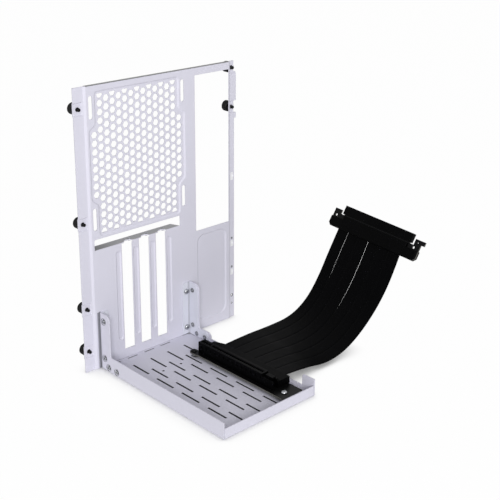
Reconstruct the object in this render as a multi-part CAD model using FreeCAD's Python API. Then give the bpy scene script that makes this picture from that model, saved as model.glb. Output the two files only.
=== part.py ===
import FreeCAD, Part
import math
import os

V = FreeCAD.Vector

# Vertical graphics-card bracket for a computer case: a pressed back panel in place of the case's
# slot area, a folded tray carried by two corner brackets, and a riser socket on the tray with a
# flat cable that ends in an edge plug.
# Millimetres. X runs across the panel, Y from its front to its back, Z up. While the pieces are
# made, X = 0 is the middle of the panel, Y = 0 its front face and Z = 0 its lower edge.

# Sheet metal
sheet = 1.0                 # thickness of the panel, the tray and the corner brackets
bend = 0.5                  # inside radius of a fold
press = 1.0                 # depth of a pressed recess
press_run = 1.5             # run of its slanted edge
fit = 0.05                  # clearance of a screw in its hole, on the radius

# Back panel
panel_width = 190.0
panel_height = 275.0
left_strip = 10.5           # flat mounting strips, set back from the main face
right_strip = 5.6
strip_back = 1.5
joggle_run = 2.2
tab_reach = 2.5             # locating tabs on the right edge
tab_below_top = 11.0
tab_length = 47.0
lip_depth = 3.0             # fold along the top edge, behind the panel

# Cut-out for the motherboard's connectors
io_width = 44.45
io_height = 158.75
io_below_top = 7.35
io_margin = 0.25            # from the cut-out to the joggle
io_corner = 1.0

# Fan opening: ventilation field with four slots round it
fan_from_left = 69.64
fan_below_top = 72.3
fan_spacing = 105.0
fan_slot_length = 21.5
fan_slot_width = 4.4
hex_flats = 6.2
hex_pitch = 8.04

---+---

-- SHORT TASK --
Word for word, quote the lines of the material from the first line through the line with "V = FreeCAD.Vector", both ends included.

-- ANSWER TO THE EXERCISE --
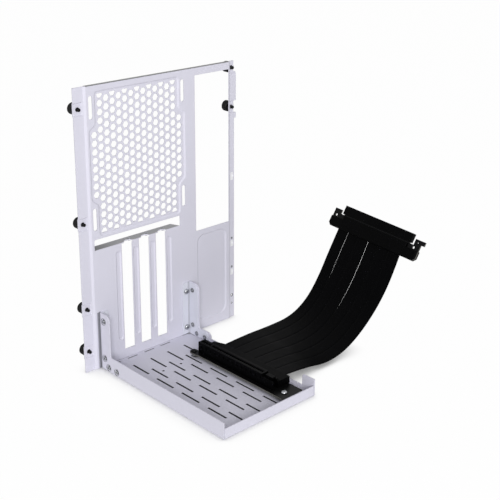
Reconstruct the object in this render as a multi-part CAD model using FreeCAD's Python API. Then give the bpy scene script that makes this picture from that model, saved as model.glb. Output the two files only.
=== part.py ===
import FreeCAD, Part
import math
import os

V = FreeCAD.Vector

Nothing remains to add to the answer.